Ele morava com a mulher e a filha num imóvel de dois andares, três quartos, dois banheiros, sala, cozinha e varanda. Na parte de cima, construiu três quitinetes para alugar. Hoje, mora em um dos contêineres alugados pela prefeitura para abrigar as famílias até que a casa de cimento seja entregue. “É diferente morar em um contêiner. É dividido em dois quartos, sala, cozinha e banheiro. Tem ar-condicionado, algo que nunca tive, mas balança muito quando a gente anda”, diz.
A entrega das novas casas está marcada para 22 de julho. Também está prevista a construção de uma quadra polivalente para a ínfima comunidade. Nos últimos meses, o movimento de jornalistas estrangeiros na Vila Autódromo aumentou. Todos querem mostrar o “lado B” dos Jogos, o das remoções. Apesar da movimentação da imprensa e das obras, a cozinheira Sueli Ferreira Campos teme que, por conta da valorização da área, a pressão para tirá-los continue após a Olimpíada.
O Rio de Janeiro viveu fases distintas desde a escolha como sede olímpica, na avaliação da presidente da Associação Brasileira das Administradoras de Imóveis (Abadi), Deborah O’Dena Mendonça. Num primeiro momento, houve um boom no mercado imobiliário, com concentração de investimentos na Zona Oeste, e os preços dos imóveis dispararam. Agora, o valor caiu. Deborah prevê que o mercado se recupere a partir de 2018, principalmente em função do legado de mobilidade e infraestrutura.
As estatísticas da Abadi deixam claro que a Zona Oeste foi a que mais recebeu atenção do setor imobiliário.
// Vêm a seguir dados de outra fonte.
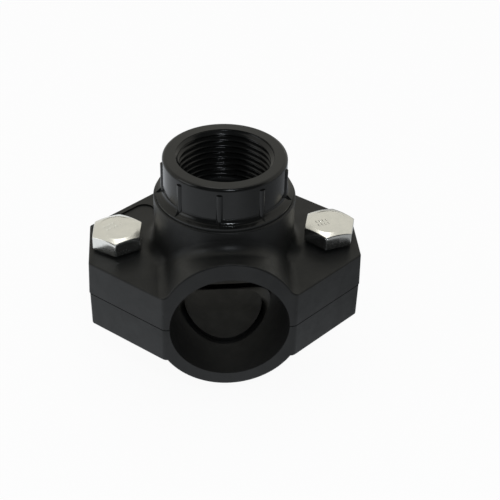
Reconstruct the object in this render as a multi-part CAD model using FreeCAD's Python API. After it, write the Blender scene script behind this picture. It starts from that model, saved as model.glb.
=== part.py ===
import FreeCAD, Part
import math
import os

# Tapping saddle: two moulded halves clamp round a pipe, with a threaded branch on the upper one.
# Millimetres. The origin is where the branch axis crosses the pipe axis, on the parting plane.
# +Y runs along the pipe, +Z up the branch, +X across the flanges to the right-hand bolt.

# Pipe bore and plan outline
pipe_diameter = 32.0
saddle_length = 51.7
flange_width = 75.0
flange_end_width = 17.2
ring_face_width = 35.1
end_edge_round = 1.0
ring_corner_round = 2.0
crown_foot_inset = 0.1

# Upper half
upper_flange_thickness = 10.3
upper_crown_wall = 5.1
upper_end_taper = 0.35
upper_foot_over_blend = 0.5
upper_edge_round = 0.4

# Lower half
lower_flange_thickness = 10.8
lower_belly_wall = 3.95
lower_end_inset = 0.2
lower_end_taper = 0.15
lower_edge_round = 0.6
parting_step_height = 0.25
parting_step_depth = 1.2

# Branch boss
branch_height = 38.05
shoulder_diameter = 38.4
shoulder_height = 26.25
shoulder_edge_round = 0.45
shoulder_step_diameter = 37.3
shoulder_step_height = 0.75
shoulder_step_fall = 0.5
boss_blend_radius = 3.0
collar_diameter = 33.4
collar_foot_chamfer = 0.55
rim_edge_round = 0.9
grip_rib_count = 9
grip_rib_width = 1.7
grip_rib_height = 0.5
grip_rib_top_gap = 2.0
grip_rib_first_angle = -8.5
grip_rib_toe_length = 1.9
grip_rib_toe_height = 2.6

# Branch thread, G3/4
thread_major_diameter = 26.441
thread_minor_diameter = 24.117
thread_socket_depth = 15.0
thread_relief_length = 2.3
inlet_diameter = 18.0

# Seal round the inlet, and its groove
seal_groove_inner_diameter = 22.2
seal_groove_outer_diameter = 27.4
seal_groove_depth = 2.1
seal_side_clearance = 0.15
lower_groove_depth = 1.2

# Bare plate recess beside the left-hand bolt
plate_recess_width = 6.4
plate_recess_length = 13.7
plate_recess_depth = 0.4
plate_recess_edge_inset = 1.7
plate_recess_from_corner = 10.1

# M8 bolts and nuts
bolt_diameter = 8.0
bolt_length = 25.0
bolt_end_distance = 8.2
bolt_hole_clearance = 0.4
head_across_flats = 13.0
head_height = 5.3
head_crown_diameter = 11.7
head_seat_height = 0.4
head_seat_diameter = 11.6
bolt_tip_chamfer = 0.7
left_head_turn = -4.0
right_head_turn = -14.0
nut_height = 6.5
nut_running_clearance = 0.05
nut_pocket_depth = 5.9
nut_pocket_clearance = 0.15
corner_chamfer_angle = 30.0

bore_radius = pipe_diameter / 2
half_length = saddle_length / 2
half_width = flange_width / 2
up = FreeCAD.Vector(0, 0, 1)
along = FreeCAD.Vector(0, 1, 0)
beyond = 1.0
close = 0.01
parallel = 0.999


def vector(x, y, z):
    return FreeCAD.Vector(x, y, z)


def upright(radius, low, high, x=0.0, y=0.0):
    """A cylinder with its axis along Z, from one height to another."""
    return Part.makeCylinder(radius, high - low, vector(x, y, low), up)


def along_pipe(radius, reach=half_length + beyond):
    """A cylinder on the pipe's axis that reaches equally far to both sides."""
    return Part.makeCylinder(radius, 2 * reach, vector(0, -reach, 0), along)


def face_of(points):
    """A flat face inside a closed polygon."""
    return Part.Face(Part.makePolygon(points + points[:1]))


def outline_points(height, end_inset, inset=0.0):
    """The eight plan corners at one height, with the two ends or the whole outline drawn in."""
    end_half = flange_end_width / 2
    face_half = ring_face_width / 2
    slope = vector(half_width - face_half, end_half - half_length, 0).normalize()
    normal = vector(-slope.y, slope.x, 0)
    offset = normal.dot(vector(face_half, half_length, 0)) - inset
    end_x = half_width - end_inset - inset
    end_y = (offset - normal.x * end_x) / normal.y
    face_y = half_length - inset
    face_x = (offset - normal.y * face_y) / normal.x
    quarter = [(end_x, end_y), (face_x, face_y)]
    corners = quarter + [(-x, y) for x, y in reversed(quarter)]
    corners += [(-x, -y) for x, y in corners]
    return [vector(x, y, height) for x, y in corners]


def outline_block(height, flange_thickness, end_inset, end_taper):
    """The plan outline carried up from the parting plane, with tapered ends and rounded upright edges."""
    reach = end_inset + end_taper * height / flange_thickness
    wires = []
    for level, drawn_in in ((0.0, end_inset), (height, reach)):
        points = outline_points(level, drawn_in)
        wires.append(Part.makePolygon(points + points[:1]))
    block = Part.makeLoft(wires, True, True)
    uprights = [e for e in block.Edges if abs(e.Vertexes[0].Z - e.Vertexes[1].Z) > height / 2]
    at_ends = [e for e in uprights if abs(e.CenterOfMass.x) > ring_face_width / 2 + beyond]
    at_faces = [e for e in uprights if abs(e.CenterOfMass.x) < ring_face_width / 2 + beyond]
    block = block.makeFillet(end_edge_round, at_ends)
    marks = [e.CenterOfMass for e in at_faces]
    at_faces = [e for e in block.Edges if any(e.CenterOfMass.isEqual(m, close) for m in marks)]
    return block.makeFillet(ring_corner_round, at_faces)


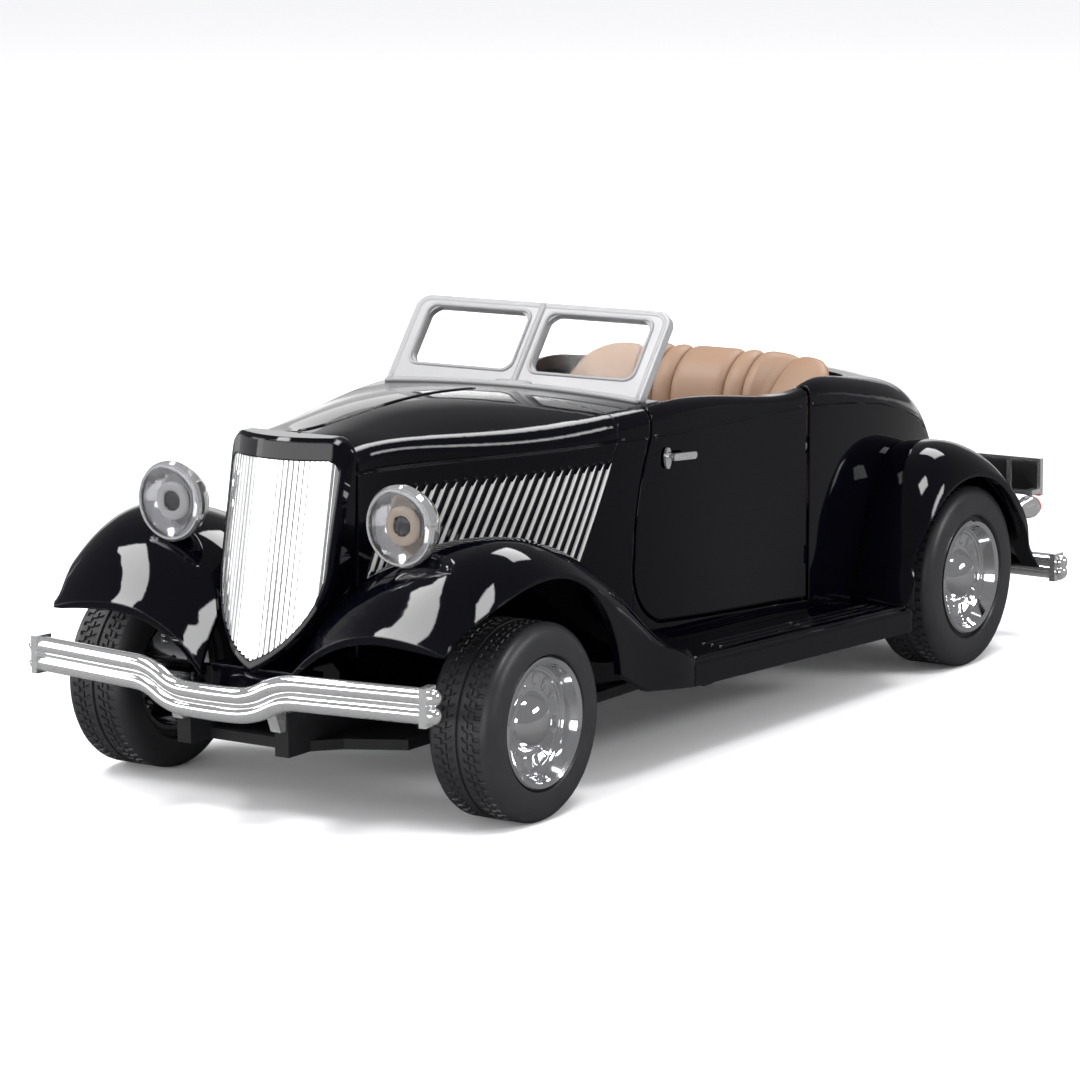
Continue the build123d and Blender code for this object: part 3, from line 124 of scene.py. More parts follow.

Jacarepaguá, Campo Grande, Barra e Santa Cruz concentraram 51,6% dos 5.339 empreendimentos lançados em 2015. Jacarepaguá, cujos limites se confundem com o principal palco da Olimpíada, lidera as estatísticas com 1.198 unidades.
Na Barra da Tijuca, também os lojistas se preparam para os Jogos. Com expectativa de aumento de mais de 10% no fluxo de turistas, o Shopping Via Parque prevê oferecer clínicas de esportes e shows, que terão Luciano Huck e Preta Gil entre os convidados. Com público de 85 mil pessoas por mês, o shopping terá estandes de venda e retirada de ingressos, telão para assistir às disputas e uma linha de ônibus direto para a Vila Olímpica.
Para o vice-presidente da Associação Comercial e Industrial da Barra (Acibarra), José Wilson, os Jogos deixarão como legado um grande potencial de geração de divisas e criação de empregos. “Nesse momento, empresário que é empresário não pode pensar em crise”, afirma.